Peut-être faudrait-il songer à appeler Jamel Debbouze « docteur ». Car son spectacle, présenté hier devant un théâtre Jean-Deschamps plein comme une voiture-chameau en partance pour Marrakech début juillet sur l'A9, administre une sacrée dose de décontractant à une France agitée par les spasmes racistes qui nous polluent l'altruisme et l'envie de découvrir l'autre, le différent. En un mot, l'étranger.
Après un tour de chauffe assuré de main de maître par un futur cador du stand-up - Malik Bentalha, fortiche dans la repartie, l'improvisation face à l'imprévu, le jeu avec le public - Jamel entre sur une vieille tuerie, Old School des New-Yorkais de LL Cool J. Comme un poing-claque derrière la nuque.

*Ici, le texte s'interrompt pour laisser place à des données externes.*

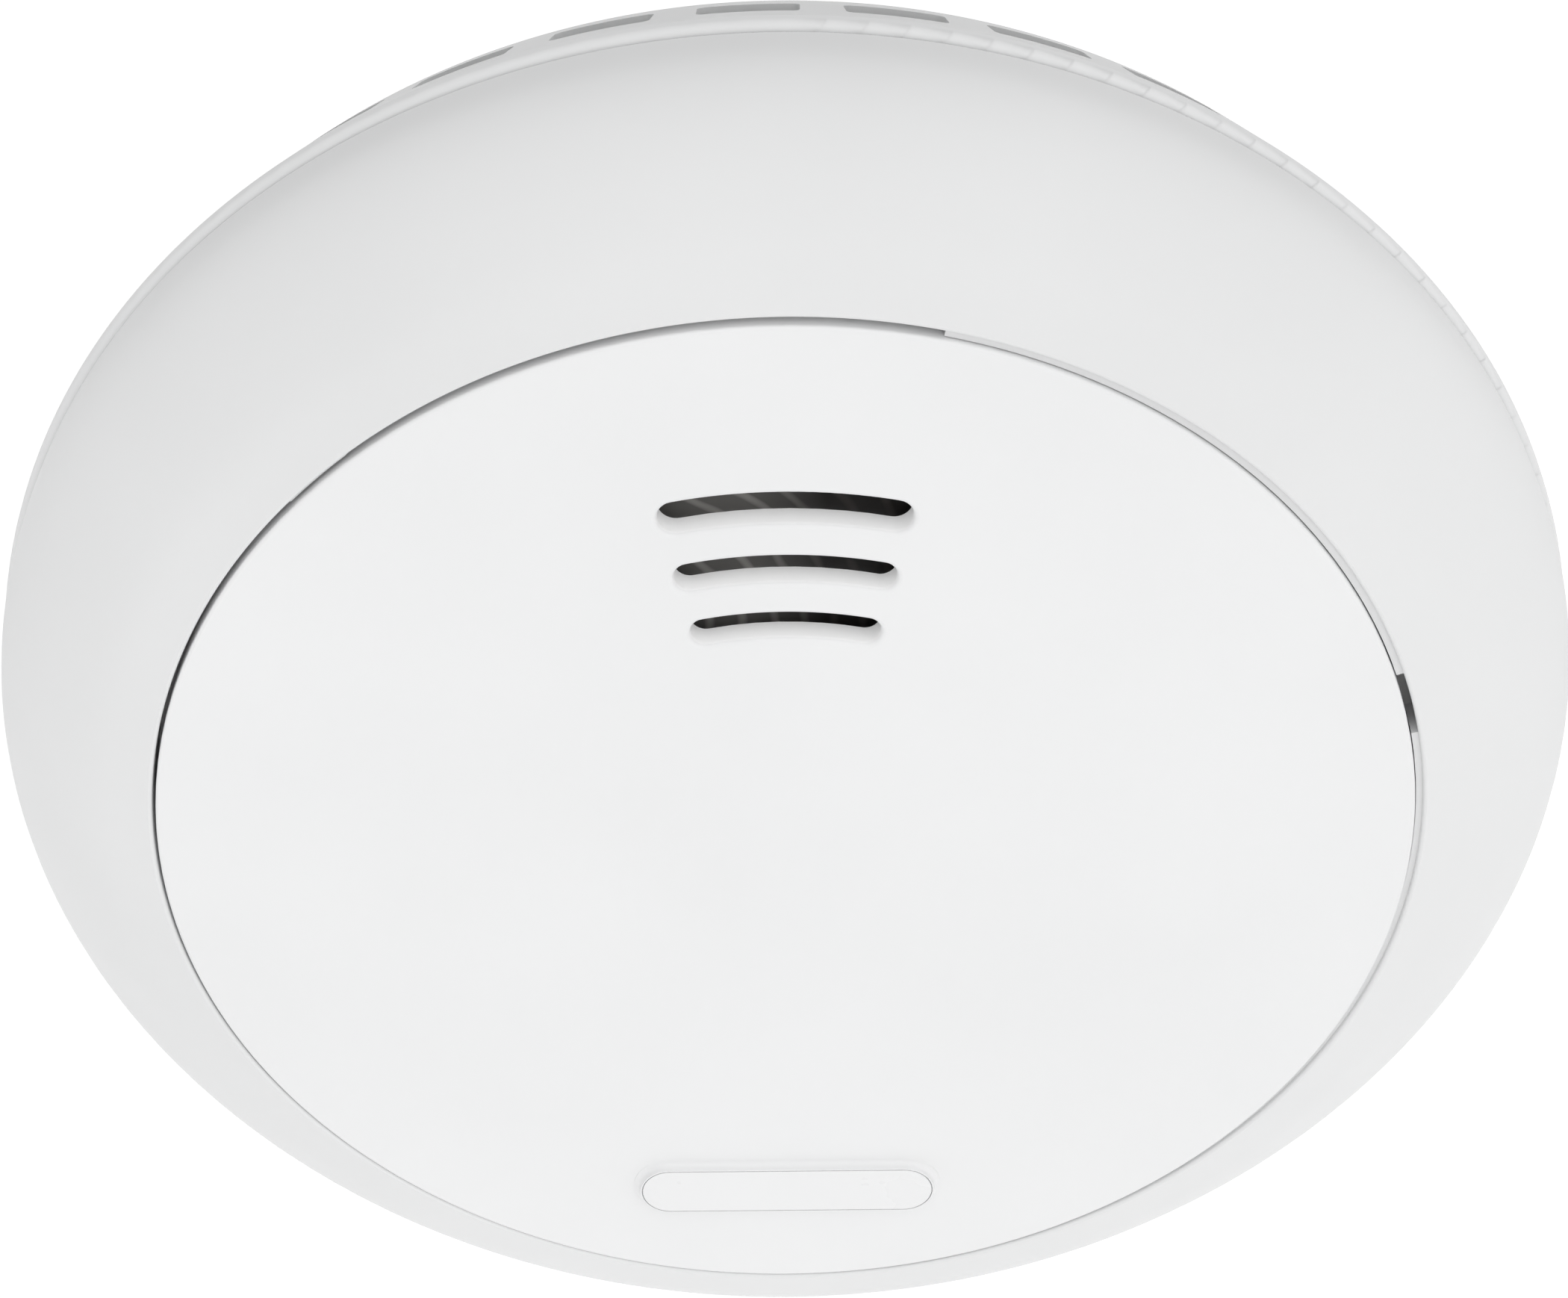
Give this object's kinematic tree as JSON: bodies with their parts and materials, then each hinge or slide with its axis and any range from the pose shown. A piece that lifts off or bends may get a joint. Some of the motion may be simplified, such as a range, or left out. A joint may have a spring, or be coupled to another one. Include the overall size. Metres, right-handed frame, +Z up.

Pas de chichis de mise en scène chez Jamel. Un tabouret haut, une table de bistrot pour accueillir la bouteille d'eau qu'il vient siroter de temps à autre. C'est que le type a de quoi se déshydrater, en une heure quarante de tchatche sans temps mort. Mais l'essentiel est ailleurs. Le titre du spectacle annonce la couleur : Tout sur Jamel.
Vive la France
On a donc droit à tout ou presque. Ce que l'on attend de lui sur la forme, comme l'habituel « Ta gueule » aboyé en réponse au premier spectateur criant « Jamel ». Ou bien cet art consommé de s'adapter au public local en chambrant tour à tour la légende de Dame Carcass et Jean-Claude Pérez, le maire dont il demande : « Qu'est-ce qu'il a fait, Jean-Claude Pérez, à part des châteaux forts ? » Mouche à chaque fois. On a surtout droit à des choses bien plus profondes, que Jamel fait passer en maniant à la fois l'humour (sur soi) et l'ironie (sur les autres). Haut-parleur de la banlieue, du relégué, de l'immigré, bref de la France d'en-bas qu'aujourd'hui on combat par peur, il peint avec bienveillance un tableau de la France d'aujourd'hui dont il rassemble les morceaux qu'en haut on voudrait éparpiller façon puzzle. De l'enfance à Trappes avec foutage de bordel au collège et désopilante description de la mère de Nicolas Anelka rebaptisée « Le cyclope des Antilles » jusqu'au choc des cultures de son mariage mixte, son message apparaît en filigrane : et si on rigolait de nos différences. La politique, les politiques, les religions, le football, l'équipe de France en Afrique du Sud, le décrochage scolaire, le théâtre, l'amour, la famille, le bonobo DSK, les traditions… Jamel déconstipe tous les sujets. Les désamorce et ce qu'on attend de l'humour. On aime moins le petit couplet frontal et épidermique contre Sarkozy qui n'apporte pas grand-chose au propos. N'empêche, au bout d'un rappel, heureux comme le gosse qu'il est, Jamel exulte, demande à ce qu'on rallume la salle pour voir une dernière fois la gueule réjouie des convives dit son bonheur de voir le nuancier de couleurs qui composent le public, et par-dessus tout « toutes les générations qui rient ensemble ». Avant de lancer en point final un « Vive la France ! » auquel on s'associe.